Naturally, therefore, nature doesn’t leave CO2 lying around. If it is exhaled by, say, animals, it is inhaled by plants, who then exhale oxygen that animals inhale. Marvellous. Humans, by contrast, fill garbage dumps, put paint in the lake and spew plastic into the oceans. Ugh.

And evidently our CO2 is just more trash, so it soils the sky. Except, as noted, our CO2 is not different in ways that matter to photosynthesis, absorption by the oceans or any of that stuff.

What, then, is the difference that can be measured and what does it tell us? CO2 in the atmosphere is exposed to cosmic rays that form carbon isotopes equally at home in CO2 but with differing half-lives.

Since fossil fuels are buried underground for millions of years, sheltered from most such radiation, the shorter-lived isotopes in their carbon content become less common, specifically in this case C13. So if more of the CO2 that is now around us were from that source it would have less C13 than the natural kind.

But even if carbon is naturally sequestered nearer the surface of the planet, or the oceans, there is some tendency for the C13 share to diminish, so if nature is releasing more CO2 than it used to, it will also cause the ratio of C13 to C12 in the air to fall.

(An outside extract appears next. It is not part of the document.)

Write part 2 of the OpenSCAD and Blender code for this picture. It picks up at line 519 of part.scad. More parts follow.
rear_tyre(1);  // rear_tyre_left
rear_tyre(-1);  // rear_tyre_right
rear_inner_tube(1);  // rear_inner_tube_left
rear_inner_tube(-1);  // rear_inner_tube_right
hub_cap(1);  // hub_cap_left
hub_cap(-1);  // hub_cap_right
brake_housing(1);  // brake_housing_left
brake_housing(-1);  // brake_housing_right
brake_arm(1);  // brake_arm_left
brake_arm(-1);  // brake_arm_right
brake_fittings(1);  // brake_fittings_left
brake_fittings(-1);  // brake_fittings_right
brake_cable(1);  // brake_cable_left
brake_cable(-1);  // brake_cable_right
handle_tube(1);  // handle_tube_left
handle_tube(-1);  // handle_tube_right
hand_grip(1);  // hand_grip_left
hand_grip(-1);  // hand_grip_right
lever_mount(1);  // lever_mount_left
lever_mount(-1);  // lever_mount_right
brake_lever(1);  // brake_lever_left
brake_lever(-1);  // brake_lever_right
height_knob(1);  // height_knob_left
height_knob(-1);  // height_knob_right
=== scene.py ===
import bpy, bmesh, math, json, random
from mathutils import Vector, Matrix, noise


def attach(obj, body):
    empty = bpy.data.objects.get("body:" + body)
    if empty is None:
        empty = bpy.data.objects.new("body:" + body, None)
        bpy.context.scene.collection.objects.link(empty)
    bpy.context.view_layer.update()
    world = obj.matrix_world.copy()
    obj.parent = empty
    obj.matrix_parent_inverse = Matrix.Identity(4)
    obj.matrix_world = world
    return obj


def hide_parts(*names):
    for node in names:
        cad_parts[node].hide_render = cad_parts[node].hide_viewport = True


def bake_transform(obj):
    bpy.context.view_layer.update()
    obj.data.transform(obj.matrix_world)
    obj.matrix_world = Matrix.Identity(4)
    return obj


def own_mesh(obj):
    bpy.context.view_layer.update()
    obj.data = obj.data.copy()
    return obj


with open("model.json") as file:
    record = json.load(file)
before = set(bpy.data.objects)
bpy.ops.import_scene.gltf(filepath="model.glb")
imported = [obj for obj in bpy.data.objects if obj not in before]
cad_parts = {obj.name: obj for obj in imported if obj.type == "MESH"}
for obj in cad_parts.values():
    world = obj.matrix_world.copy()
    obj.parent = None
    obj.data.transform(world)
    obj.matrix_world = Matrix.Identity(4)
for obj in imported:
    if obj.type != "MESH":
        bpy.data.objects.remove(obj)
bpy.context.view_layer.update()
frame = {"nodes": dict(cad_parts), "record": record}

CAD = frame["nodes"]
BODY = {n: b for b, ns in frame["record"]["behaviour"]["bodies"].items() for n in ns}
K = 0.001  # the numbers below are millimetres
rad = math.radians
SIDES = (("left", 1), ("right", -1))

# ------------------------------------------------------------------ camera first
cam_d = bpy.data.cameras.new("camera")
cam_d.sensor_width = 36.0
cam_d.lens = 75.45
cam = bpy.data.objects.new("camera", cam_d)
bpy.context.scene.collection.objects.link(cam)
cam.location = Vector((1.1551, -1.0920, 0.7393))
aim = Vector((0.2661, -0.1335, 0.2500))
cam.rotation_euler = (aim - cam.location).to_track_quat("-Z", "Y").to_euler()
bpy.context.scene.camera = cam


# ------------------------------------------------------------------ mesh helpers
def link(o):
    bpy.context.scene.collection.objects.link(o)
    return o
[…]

The question is whether the rate indicates primarily natural or primarily human causes.

The actual paper is, of course, a complex exercise in mathematics and data analysis. But its bottom line with regard to what the C12/C13 ratio is doing, and what it would probably do absent human influence, is that:

“1. From modern instrumental carbon isotopic data of the last 40 years, no signs of human (fossil fuel) CO2 emissions can be discerned;
2. Proxy data since the Little Ice Age suggest that the modern period of instrumental data does not differ, in terms of the net isotopic signature of atmospheric CO2 sources and sinks, from earlier centuries.”

Rather, the relative decrease in C13 that has been observed is explained by a natural warming going on for centuries, since the depth of the Little Ice Age, that we did not cause and almost certainly cannot influence whether its effects are benign, indifferent or harmful.

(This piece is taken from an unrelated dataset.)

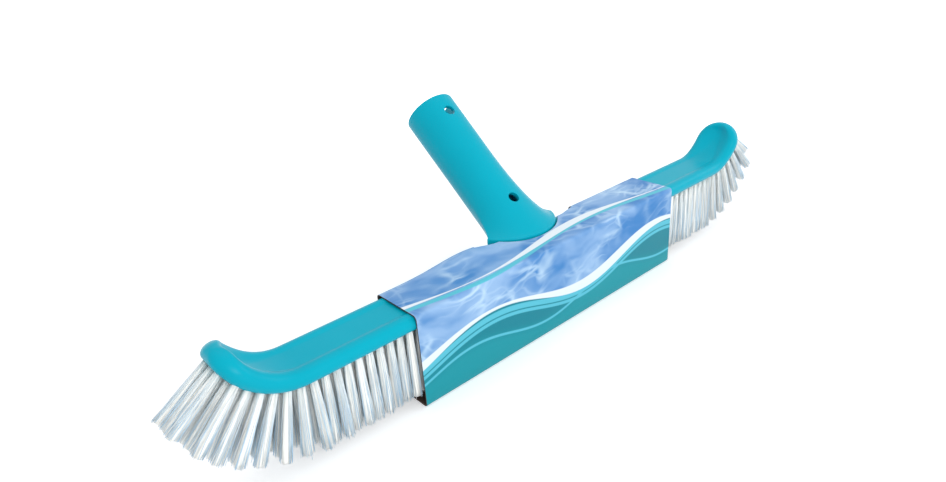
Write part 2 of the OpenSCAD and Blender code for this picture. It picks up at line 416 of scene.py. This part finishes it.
def card_material():
    """Bare brown card with paper fibre."""
    graph = Graph("plain_board")
    place = graph.object_place()
    base = Vector(colours().bare_card)
    fibre = graph.noise(place, 700.0, 5.0, 0.7)
    graph.put(graph.shader.inputs["Base Color"], graph.mix(fibre, base * 0.7, base * 1.3))
    graph.put(graph.shader.inputs["Normal"], graph.bump(fibre, 0.00008, 0.6))
    graph.shader.inputs["Roughness"].default_value = 0.85
    return graph.material


def anchor_material():
    """Flat drawn wire."""
    graph = Graph("flat_wire")
    base = Vector(colours().anchor)
    drawn = graph.noise(graph.object_place(), 1500.0, 2.0)
    graph.put(graph.shader.inputs["Base Color"], graph.mix(drawn, base * 0.85, base * 1.1))
    graph.shader.inputs["Metallic"].default_value = 1.0
    graph.shader.inputs["Roughness"].default_value = 0.35
    return graph.material


def shared(name, maker):
    return bpy.data.materials.get(name) or maker()


# ---------------------------------------------------------------- back


def straight_half():
    """Half length of the straight part of the back."""
    size = sizes()
    return size.back_length / 2 - (size.bend_radius + size.back_thick / 2) * math.sin(size.bend_angle)


def ease(value, low, high):
    """Goes smoothly from 0 to 1 as a value goes from low to high."""
    part = min(1.0, max(0.0, (value - low) / (high - low)))
    return part * part * (3 - 2 * part)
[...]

If this finding is true, and one study does not make a scientific field nor demolish a paradigm, the consequences are absolutely revolutionary. Or perhaps we should say counter-revolutionary.

Since it would restore the older notion of a series of natural temperature cycles probably heading downward, ominously, toward the end of the Holocene and the return of the glaciers. A notion in which human emissions of CO2 do not affect the temperature because no emissions of CO2 affect it.

We have pointed out before that the actual historical record strongly suggests that when atmospheric CO2 and temperature appear to move in some sort of coordinated fashion, which they do not for most of Earth’s history, it is temperature that changes first, with CO2 responding.

As you’d expect since warmer oceans degas CO2 and cooler ones absorb it. And also because human CO2 emissions are still a small fraction of the natural carbon cycle, and ascribing outsized impacts to them always had a certain dogmatic flavour.

If you look on the scale of millions of years, you see no correlation at all between temperature and atmospheric CO2. They wander in opposite directions, travel together, one goes and the other doesn’t, as if they were unrelated.

But there does seem from the ice cores to be a semi-regular cycle laid atop the completely random movement in which minor variations bear some relationship to one another. Just the opposite to what the alarmists say, including Al Gore famously bungling it in An Inconvenient Truth.

If true, it means that the planet is the site of vast, long-period cycles and perturbations, things lasting centuries or even millennia. And if that one is true, it means that nothing that has happened in the last 150 years can have had any significant impact on the causes of climate fluctuations, and therefore certainly none on the results.

Terrible.

P.S. If it is true, then carbon sequestration will be a singularly expensive exercise in futility because as we grab CO2 out of the air, more will be released due to the dynamic balance of Gaia as opposed to our mechanistic and wasteful hubris. Irony can be pretty ironic sometimes.